There is a new climate villain on the bloc. No its not a big oil company. But a 39 year old aristocrat banker from Britain.

Nathaniel Rothschild, commonly known as “Nat” comes from a dynasty that is built on banking and wine.

But Nat, “who has sometimes struggled to live up to the dynastic name”, according to the Financial Times, wants to make his mark, by building a global coal empire.

He intends to be the first global coal baron. And at a time when scientists are saying we must radically reduce our fossil fuel dependence, Nat is gearing up to do the opposite.

He has just invested a cool $3 billion in an Indonesian coal operation.

Back in November, Vallar, Nat’s cash shell company paid $3bn to create a mining company called Bumi Plc.

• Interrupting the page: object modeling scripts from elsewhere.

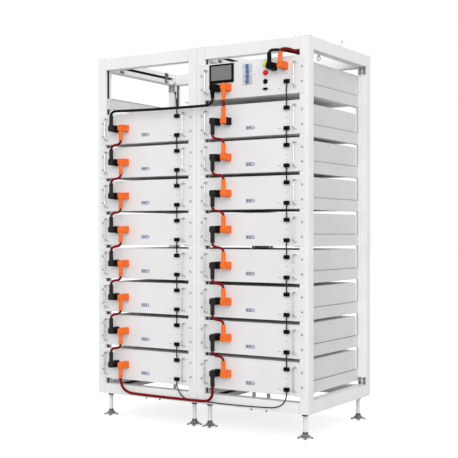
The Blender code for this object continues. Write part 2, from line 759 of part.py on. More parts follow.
def touch_screen_mesh():
    """The touch screen: a bezel in front of the panel and a back that passes through it."""
    half_x, half_z = SCREEN_WIDTH / 2, SCREEN_HEIGHT / 2
    back_x, back_z = half_x - SCREEN_MARGIN, half_z - SCREEN_MARGIN
    seat = PANEL_FRONT - GAP
    bezel = box_shape((-half_x, -SCREEN_REACH, -half_z), (half_x, seat, half_z))
    back_front = seat - PANEL_THICKNESS / 2
    back = box_shape((-back_x, back_front, -back_z), (back_x, SCREEN_BACK, back_z))
    return join([bezel, back])


def breaker_mesh():
    """The main breaker: a body behind the panel, a nose through it and a groove for the handle."""
    nose_x, nose_z = BREAKER_NOSE_WIDTH / 2, BREAKER_NOSE_HEIGHT / 2
    nose = box_shape((-nose_x, -BREAKER_NOSE_REACH, -nose_z), (nose_x, BREAKER_NOSE_REAR, nose_z))
    body_x, body_z = BREAKER_BODY_WIDTH / 2, nose_z - 0.0020
    body = box_shape((-body_x, 0.0010, -body_z), (body_x, BREAKER_BODY_REAR, body_z))
    groove_z = nose_z - BREAKER_END_WALL
    groove_ends = (0, HANDLE_HUB_Y, -groove_z), (0, HANDLE_HUB_Y, groove_z)
    groove = rod_shape(*groove_ends, HANDLE_HUB_RADIUS + HANDLE_CLEARANCE, 24)
    return cut(join([body, nose]), [groove])


def breaker_handle_mesh():
    """The linked handle of the breaker's poles, with its origin on its hinge line."""
    half = BREAKER_NOSE_HEIGHT / 2 - BREAKER_END_WALL - HANDLE_CLEARANCE * 0.7
    hub = rod_shape((0, 0, -half), (0, 0, half), HANDLE_HUB_RADIUS, 24)
    link_low = (-HANDLE_LINK_HALF, -HANDLE_LINK_REACH, -half + 0.0040)
    link_high = (HANDLE_LINK_HALF, -HANDLE_HUB_RADIUS / 2, half - 0.0040)
    shapes = [hub, box_shape(link_low, link_high)]
    pitch = 2 * half / BREAKER_POLES
    for pole in range(BREAKER_POLES):
        z = -half + (pole + 0.5) * pitch
        low = (-HANDLE_PADDLE_HALF, -HANDLE_PADDLE_REACH, z - HANDLE_PADDLE_HEIGHT / 2)
        high = (HANDLE_PADDLE_HALF, -0.0050, z + HANDLE_PADDLE_HEIGHT / 2)
        shapes.append(box_shape(low, high))
    mesh = join(shapes)
    mesh.transform(Matrix.Rotation(HANDLE_TILT, 4, "Z"))
    return mesh


def start_button_mesh():
    """The start button: its cap, stem and the flange that keeps it behind the panel."""
    cap = rod_shape((0, -BUTTON_REACH, 0), (0, 0.0120, 0), BUTTON_RADIUS, 16)
    flange = rod_shape((0, GAP, 0), (0, 0.0030, 0), BUTTON_FLANGE_RADIUS, 16)
    return join([cap, flange])


def block_on(rectangle, bottom, top):
    """A block between two levels, on a rectangle of low x, low y, high x and high y."""
    low_x, low_y, high_x, high_y = rectangle
    return box_shape((low_x, low_y, bottom), (high_x, high_y, top))


def switchgear_mesh(floor):
    """The contactors, fuse and control board on their mounting plate."""
    base = floor + GEAR_PLATE_THICKNESS * 0.7
    board_bottom = base + CONTROL_BOARD_Z
    board_top = board_bottom + CONTROL_BOARD_THICKNESS
    board_middle = (board_bottom + board_top) / 2
    shapes = [
        block_on(GEAR_PLATE, floor, floor + GEAR_PLATE_THICKNESS),
        block_on(FUSE, base, base + FUSE_HEIGHT),
    ]
    for x in CONTACTOR_XS:
        top = (x, CONTACTOR_Y, base + CONTACTOR_HEIGHT)
        shapes.append(rod_shape((x, CONTACTOR_Y, base), top, CONTACTOR_RADIUS))
    low_x, low_y, high_x, high_y = CONTROL_BOARD
    for x in (low_x + BOARD_PILLAR_INSET, high_x - BOARD_PILLAR_INSET):
        for y in (low_y + BOARD_PILLAR_INSET, high_y - BOARD_PILLAR_INSET):
            shapes.append(rod_shape((x, y, base), (x, y, board_top), BOARD_PILLAR_RADIUS, 8))
    shapes.append(block_on(CONTROL_BOARD, board_bottom, board_top))
    shapes.append(block_on(PROCESSOR, board_middle, board_top + PROCESSOR_HEIGHT))
    return join(shapes)


def build_control_box(rack, materials):
    """The control box on the top level of the right rack."""
    spot = (0, 0, BOX_PANEL_Z)
    tray = tray_mesh(BOX_CASE_BOTTOM, BOX_CASE_TOP - SHEET - GAP)
    floor = BOX_CASE_BOTTOM + SHEET + GAP
    white, black = materials["white_paint"], materials["black_plastic"]
    screen_spot = (SCREEN_X, 0, BOX_PANEL_Z + SCREEN_Z)
    breaker_spot = (BREAKER_X, 0, BOX_PANEL_Z + BREAKER_Z)
    hinge_spot = (BREAKER_X, HANDLE_HUB_Y, BOX_PANEL_Z + BREAKER_Z)
    button_spot = (LAMP_X, 0, BOX_PANEL_Z + BUTTON_Z)
    place("control_box_case", tray, rack, white, spot)
    place("control_box_cover", cover_mesh(BOX_CASE_TOP), rack, white, spot)
    place("control_box_front_panel", box_panel_mesh(), rack, materials["panel_white"], spot)
    place("control_box_switchgear", switchgear_mesh(floor), rack, materials["grey_plastic"], spot)
    place("touch_screen", touch_screen_mesh(), rack, black, screen_spot)
    place("main_breaker", breaker_mesh(), rack, materials["grey_plastic"], breaker_spot)
    place("breaker_handle", breaker_handle_mesh(), rack, materials["blue_plastic"], hinge_spot)
    place("start_button", start_button_mesh(), rack, black, button_spot)


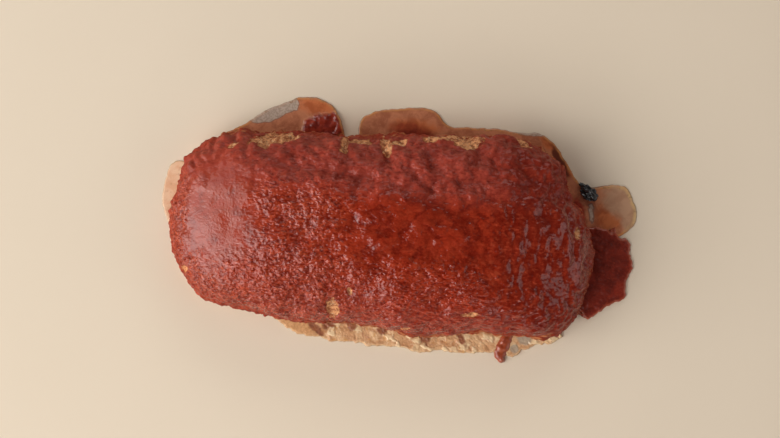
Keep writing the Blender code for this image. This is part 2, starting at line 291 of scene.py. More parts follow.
def fine_loaf():
    us = np.linspace(-1, 1, GRID_LONG + 1)
    vs = np.linspace(-1, 1, GRID_WIDE + 1)
    u, v = (g.ravel() for g in np.meshgrid(us, vs))
    p = dome(u, v)
    n = outward(u, v)
    x, y, z = p[:, 0] / MM, p[:, 1] / MM, p[:, 2] / MM
    angle = np.arctan2(p[:, 1], p[:, 0])
    rise = relief(p)

    bare = bare_share(p, angle)
    glaze = 1 - bare
    side = ease(52, 22, z)                                   # 0 on top, 1 down the side
    back = ease(14, 34, y + 3 * swell(p, 20 * MM, 81))
    left = ease(-76, -94, x + 9 * swell(p, 16 * MM, 82))
    right = ease(58, 88, x + 8 * swell(p, 18 * MM, 83))

    # the left end of the top lies smooth under the glaze
    flat_end = np.hypot((x + 106) / 30, (y - 2) / 35)
    ragged = z + 6.0 * swell(p, 12 * MM, 87) + 3.0 * swell(p, 5 * MM, 88)
    calmed = ease(1.35, 0.85, flat_end + 0.10 * swell(p, 14 * MM, 86)) * ease(30, 42, ragged)
    smooth = ease(1.10, 0.42, flat_end + 0.16 * swell(p, 11 * MM, 84) + 0.14 * swell(p, 5 * MM, 85)) * ease(28, 38, ragged)
    bend = np.stack([swell(p, 6 * MM, 121), swell(p, 6 * MM, 122), swell(p, 6 * MM, 123)], -1) * MM

    # the meat itself: plump lobes with creases between them, most at the back
    low = ease(36, 20, z)
    lobes = ridges(p + 1.6 * bend, 14.5 * MM, 91)
    small = ridges(p + 0.9 * bend, 8.0 * MM, 92)
    rise += MM * (lobes - 0.5) * (0.35 + 1.05 * back * ease(60, 44, z - 12) + 0.55 * side) * (1 - 0.93 * calmed)
    rise += MM * (small - 0.5) * (0.16 + 0.75 * back + 0.50 * side + 0.35 * low) * (1 - 0.95 * calmed)
    rise += MM * 0.85 * (ridges(p + 0.5 * bend, 4.6 * MM, 93) - 0.45) * np.maximum(0.60 * back, low) * (1 - 0.8 * calmed)
    rise += MM * 0.40 * (ridges(p, 2.6 * MM, 94) - 0.45) * np.maximum(0.55 * back, low) * (1 - 0.8 * calmed)
    for px, py, radius, depth in PITS:
        d2 = ((x - px) ** 2 + (y - py) ** 2) / radius ** 2
        rise -= MM * depth * np.exp(-d2) * ease(10, 22, z)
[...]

After the deal is finalised sometime this spring, the Rothschild family will own 34 per cent of the new Bumi company.

The new company will be the largest foreign supplier of thermal coal to China. So Nat is expecting to make a fortune exporting coal to China.

So what are the ecological downsides to this? First is the ecological destruction of Kalimantan, the mining region located on the Indonesian part of Borneo.

As the FT points out, this area is the new ground zero for the global coal industry. “As a result, the island’s topography has been transformed. Entire hillsides have been razed and new valleys dug to expose giant crevices of black carbon.”

Nat’s new mine is the “biggest earthmoving operation in the world”, shifting a billion tonnes of dirt each year.

This mine – the Kaltrim Prima Coal – is central to Rothschild’s plans to create a new “international coal champion”.

As Nat champions coal, the climate will suffer.

As a long Financial Times article last week end explained, “more than Rothschild’s desire for money is the wish to forge a legacy.” “He wants to make a mark as the Rothschild of his generation,” said Sir Julian Horn-Smith, a former chief executive of Vodafone and currently a non-executive director of Vallar.

Well if Nat becomes the New King Coal, and exploits all this coal, he will leave a legacy.

As world famous climate scientist James Hansen has argued: “coal is the single greatest threat to civilisation and all life on our planet.”